**GIVEN DATA**

+++++

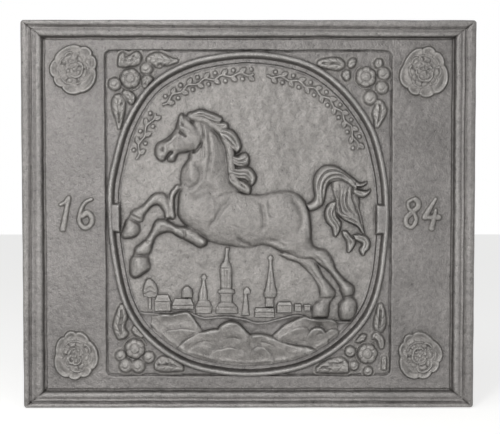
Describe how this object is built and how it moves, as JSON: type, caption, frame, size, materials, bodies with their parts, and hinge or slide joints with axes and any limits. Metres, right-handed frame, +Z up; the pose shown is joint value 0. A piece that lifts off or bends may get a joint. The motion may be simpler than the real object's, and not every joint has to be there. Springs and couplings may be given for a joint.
{
  "type": "fireback",
  "caption": "Rectangular cast-iron fireback with a moulded frame, an oval field with a leaping horse over a small town, corner flowers, rosettes and numerals.",
  "frame": {"origin": "the middle of the foot that stands on the hearth: halfway across the width, halfway through the depth, at the bottom", "axes": "+X to the right as seen from the front, +Y towards the wall behind, +Z up; the carved face looks along -Y"},
  "size_m": [0.7, 0.027, 0.6],
  "materials": {
    "cast_iron_plate": "sand-cast, graphited",
    "cast_iron_board": "sand-cast, graphited",
    "cast_iron_moulding": "sand-cast, graphited, edges rubbed bright",
    "cast_iron_relief": "sand-cast, graphited, high points rubbed bright"
  },
  "bodies": {
    "root": {"back_plate": "cast_iron_plate", "top_rail": "cast_iron_moulding", "bottom_rail": "cast_iron_moulding", "left_stile": "cast_iron_moulding", "right_stile": "cast_iron_moulding", "border_left": "cast_iron_board", "border_right": "cast_iron_board", "strip_top": "cast_iron_board", "strip_bottom": "cast_iron_board", "spandrel_top_left": "cast_iron_board", "spandrel_top_right": "cast_iron_board", "spandrel_bottom_left": "cast_iron_board", "spandrel_bottom_right": "cast_iron_board", "band_top": "cast_iron_moulding", "band_bottom": "cast_iron_moulding", "band_left": "cast_iron_moulding", "band_right": "cast_iron_moulding", "rosette_top_left": "cast_iron_relief", "rosette_top_right": "cast_iron_relief", "rosette_bottom_left": "cast_iron_relief", "rosette_bottom_right": "cast_iron_relief", "numeral_one": "cast_iron_relief", "numeral_six": "cast_iron_relief", "numeral_eight": "cast_iron_relief", "numeral_four": "cast_iron_relief", "blossom_top_left": "cast_iron_relief", "blossom_top_right": "cast_iron_relief", "blossom_bottom_left": "cast_iron_relief", "blossom_bottom_right": "cast_iron_relief", "leaves_top_left": "cast_iron_relief", "leaves_top_right": "cast_iron_relief", "leaves_bottom_left": "cast_iron_relief", "leaves_bottom_right": "cast_iron_relief", "vine_left": "cast_iron_relief", "vine_middle": "cast_iron_relief", "vine_right": "cast_iron_relief", "horse_body": "cast_iron_relief", "near_foreleg": "cast_iron_relief", "far_foreleg": "cast_iron_relief", "near_hind_leg": "cast_iron_relief", "far_hind_leg": "cast_iron_relief", "mane": "cast_iron_relief", "tail": "cast_iron_relief", "ground": "cast_iron_board", "hill_left": "cast_iron_relief", "mound": "cast_iron_relief", "hill_right": "cast_iron_relief", "knolls": "cast_iron_relief", "rocks": "cast_iron_relief", "tree": "cast_iron_relief", "houses": "cast_iron_relief", "domed_house": "cast_iron_relief", "left_spire": "cast_iron_relief", "tall_tower": "cast_iron_relief", "small_tower": "cast_iron_relief", "right_spire": "cast_iron_relief", "town_wall": "cast_iron_relief", "cottages": "cast_iron_relief"}
  },
  "joints": []
}
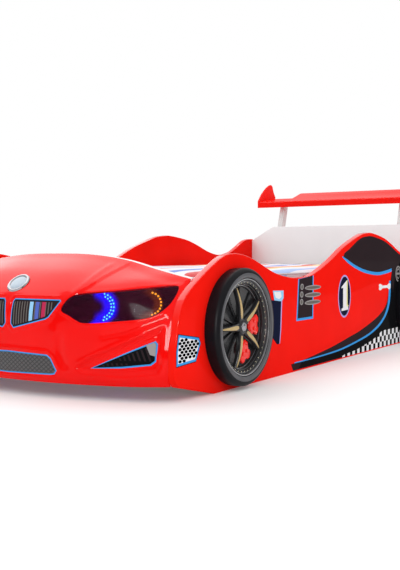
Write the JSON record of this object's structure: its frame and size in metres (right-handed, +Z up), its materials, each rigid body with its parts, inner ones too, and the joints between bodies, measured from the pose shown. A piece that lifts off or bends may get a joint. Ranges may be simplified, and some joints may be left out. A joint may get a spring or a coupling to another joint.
{
  "type": "toddler bed",
  "caption": "Racing-car bed with shaped side boards, a moulded nose with lit headlights, moulded wheels, a slatted base with mattress and a rear wing.",
  "frame": {"origin": "floor level, at the middle of the bed's overall length and width", "axes": "+Z up; -Y towards the nose and +Y towards the headboard and wing; +X towards the bed's left side"},
  "size_m": [1.051, 2.4687, 0.75],
  "materials": {
    "side_board_red": "high-gloss red foil on fibreboard",
    "white_board": "satin white foil on fibreboard",
    "pine": "sawn pine, unfinished",
    "webbing": "woven polyester tape",
    "zinc_steel": "zinc-plated steel",
    "mattress_cover": "printed woven cover over foam",
    "red_shell": "high-gloss moulded ABS",
    "badge_chrome": "bright plated plastic",
    "smoked_lens": "dark smoked acrylic",
    "black_plastic": "fine-grained moulded plastic",
    "blue_led": "lit blue lamps on a board",
    "amber_led": "lit amber lamps on a board",
    "tyre_plastic": "satin black moulded plastic",
    "rim_plastic": "dark metallic paint on moulded plastic",
    "caliper_red": "gloss red moulded plastic",
    "grey_post": "light grey moulded plastic",
    "circuit_green": "solder-masked circuit board",
    "bezel_steel": "turned steel",
    "button_blue": "moulded cap",
    "cable_black": "soft sheathed cable",
    "clip_white": "moulded nylon",
    "printed_film_blue": "printed self-adhesive film, blue outlines",
    "printed_film_dark": "printed self-adhesive film, dark areas",
    "printed_film_white": "printed self-adhesive film, white areas",
    "rim_gold": "gold paint on the spokes"
  },
  "bodies": {
    "bed": {"side_panel_left": "side_board_red", "side_panel_right": "side_board_red", "headboard": "white_board", "footboard": "white_board", "ledger_left": "pine", "ledger_right": "pine", "centre_beam": "pine", "beam_legs": "pine", "slats": "pine", "slat_tapes": "webbing", "corner_brackets": "zinc_steel", "bracket_screws": "zinc_steel", "ledger_screws": "zinc_steel", "front_shell": "red_shell", "nose_screws": "zinc_steel", "badge_blank": "badge_chrome", "headlight_lens_left": "smoked_lens", "headlight_lens_right": "smoked_lens", "headlight_housing_left": "black_plastic", "headlight_housing_right": "black_plastic", "led_ring_blue_left": "blue_led", "led_ring_blue_right": "blue_led", "led_ring_amber_left": "amber_led", "led_ring_amber_right": "amber_led", "tyre_front_left": "tyre_plastic", "tyre_front_right": "tyre_plastic", "tyre_rear_left": "tyre_plastic", "tyre_rear_right": "tyre_plastic", "rim_front_left": "rim_plastic", "rim_front_right": "rim_plastic", "rim_rear_left": "rim_plastic", "rim_rear_right": "rim_plastic", "calipers_front_left": "caliper_red", "calipers_front_right": "caliper_red", "calipers_rear_left": "caliper_red", "calipers_rear_right": "caliper_red", "hub_cap_front_left": "badge_chrome", "hub_cap_front_right": "badge_chrome", "hub_cap_rear_left": "badge_chrome", "hub_cap_rear_right": "badge_chrome", "wheel_screws": "zinc_steel", "wing_blade": "red_shell", "wing_endplate_left": "red_shell", "wing_endplate_right": "red_shell", "wing_post_left": "grey_post", "wing_post_right": "grey_post", "wing_screws": "zinc_steel", "control_box": "black_plastic", "circuit_board": "circuit_green", "dc_inlet": "black_plastic", "button_bezel": "bezel_steel", "wiring_loom": "cable_black", "loom_branch": "cable_black", "cable_splitter": "clip_white", "loom_clips": "clip_white"},
    "mattress": {"mattress": "mattress_cover"},
    "light_button": {"light_button": "button_blue"}
  },
  "joints": [
    {"name": "mattress_lift", "type": "slide", "parent": "bed", "child": "mattress", "axis": [0, 0, 1], "range_m": [0, 0.45]},
    {"name": "light_button_push", "type": "slide", "parent": "bed", "child": "light_button", "axis": [0, -1, 0], "range_m": [0, 0.003], "stiffness_N_per_m": 400}
  ]
}
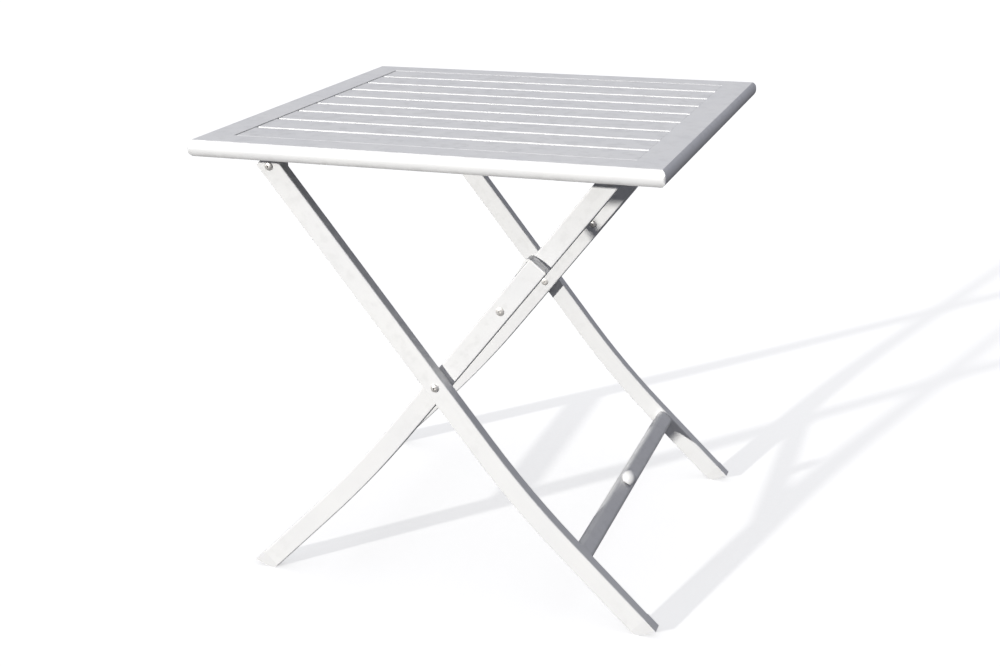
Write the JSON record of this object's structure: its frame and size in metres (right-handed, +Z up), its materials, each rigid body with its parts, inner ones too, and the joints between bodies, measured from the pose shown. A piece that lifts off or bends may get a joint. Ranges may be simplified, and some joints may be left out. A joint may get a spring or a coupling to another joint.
{
  "type": "folding table",
  "caption": "Square slatted folding table on two pairs of crossed tube legs that fold flat under the top.",
  "frame": {"origin": "on the floor under the middle of the square top", "axes": "+X along the slats, towards the side under which the legs with the outer crossbar stand; +Y across the slats, from the front legs to the rear legs; +Z up"},
  "size_m": [0.7, 0.7, 0.72],
  "materials": {
    "painted_rails": "white powder coat, satin",
    "painted_slats": "white powder coat, satin",
    "painted_legs": "white powder coat, satin",
    "painted_bearers": "white powder coat, satin",
    "stainless": "stainless steel, turned",
    "cast_keys": "die-cast, as cast",
    "nylon": "natural nylon",
    "foot_plastic": "moulded white plastic",
    "bumper_plastic": "moulded white soft plastic",
    "dark_plastic": "moulded grey plastic",
    "white_plastic": "moulded white plastic"
  },
  "bodies": {
    "tabletop": {"front_rail": "painted_rails", "rear_rail": "painted_rails", "left_rail": "painted_rails", "right_rail": "painted_rails", "corner_keys": "cast_keys", "slat_1": "painted_slats", "slat_2": "painted_slats", "slat_3": "painted_slats", "slat_4": "painted_slats", "slat_5": "painted_slats", "slat_6": "painted_slats", "slat_7": "painted_slats", "slat_8": "painted_slats", "slat_9": "painted_slats", "slat_end_plugs": "dark_plastic", "slat_screws": "stainless", "left_bearer": "painted_bearers", "right_bearer": "painted_bearers", "bearer_plugs": "white_plastic", "bearer_screws": "stainless", "outer_leg_pivot_screws": "stainless", "upper_arm_pivot_screws": "stainless", "bearer_washers": "nylon"},
    "outer_legs": {"outer_leg_front": "painted_legs", "outer_leg_rear": "painted_legs", "outer_crossbar": "painted_legs", "outer_leg_plug_front": "white_plastic", "outer_leg_plug_rear": "white_plastic", "outer_foot_front": "foot_plastic", "outer_foot_rear": "foot_plastic", "bumper_ball": "bumper_plastic", "scissor_screws": "stainless", "outer_leg_bushes": "nylon"},
    "upper_arms": {"upper_arm_front": "painted_legs", "upper_arm_rear": "painted_legs", "upper_arm_plug_front": "white_plastic", "upper_arm_plug_rear": "white_plastic", "upper_arm_end_plug_front": "white_plastic", "upper_arm_end_plug_rear": "white_plastic", "toggle_screws": "stainless", "toggle_sleeves": "stainless", "upper_arm_bushes": "nylon", "toggle_washers": "nylon"},
    "inner_legs": {"inner_leg_front": "painted_legs", "inner_leg_rear": "painted_legs", "inner_crossbar": "painted_legs", "inner_leg_cap_front": "white_plastic", "inner_leg_cap_rear": "white_plastic", "inner_foot_front": "foot_plastic", "inner_foot_rear": "foot_plastic", "scissor_sleeves": "stainless", "inner_leg_bushes": "nylon", "scissor_washers": "nylon"}
  },
  "joints": [
    {"name": "outer_leg_fold", "type": "hinge", "parent": "tabletop", "child": "outer_legs", "pos_m": [-0.25, 0, 0.676], "axis": [0, -1, 0], "range_deg": [0, 51.78]},
    {"name": "upper_arm_fold", "type": "hinge", "parent": "tabletop", "child": "upper_arms", "pos_m": [0.25, 0, 0.676], "axis": [0, 1, 0], "range_deg": [0, 51.78]},
    {"name": "toggle_fold", "type": "hinge", "parent": "upper_arms", "child": "inner_legs", "pos_m": [0.09534, 0, 0.47958], "axis": [0, -1, 0], "range_deg": [0, 180]}
  ],
  "couplings": [
    {"joint": "upper_arm_fold", "follows": "outer_leg_fold", "ratio": 1},
    {"joint": "toggle_fold", "follows": "outer_leg_fold", "ratio": 3.476}
  ]
}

+++++

**PROBLEM REQUIREMENTS**
Track down every line with the word "hinge" and copy it.

**REPLY TO THE TASK**
Describe how this object is built and how it moves, as JSON: type, caption, frame, size, materials, bodies with their parts, and hinge or slide joints with axes and any limits. Metres, right-handed frame, +Z up; the pose shown is joint value 0. A piece that lifts off or bends may get a joint. The motion may be simpler than the real object's, and not every joint has to be there. Springs and couplings may be given for a joint.
    {"name": "outer_leg_fold", "type": "hinge", "parent": "tabletop", "child": "outer_legs", "pos_m": [-0.25, 0, 0.676], "axis": [0, -1, 0], "range_deg": [0, 51.78]},
    {"name": "upper_arm_fold", "type": "hinge", "parent": "tabletop", "child": "upper_arms", "pos_m": [0.25, 0, 0.676], "axis": [0, 1, 0], "range_deg": [0, 51.78]},
    {"name": "toggle_fold", "type": "hinge", "parent": "upper_arms", "child": "inner_legs", "pos_m": [0.09534, 0, 0.47958], "axis": [0, -1, 0], "range_deg": [0, 180]}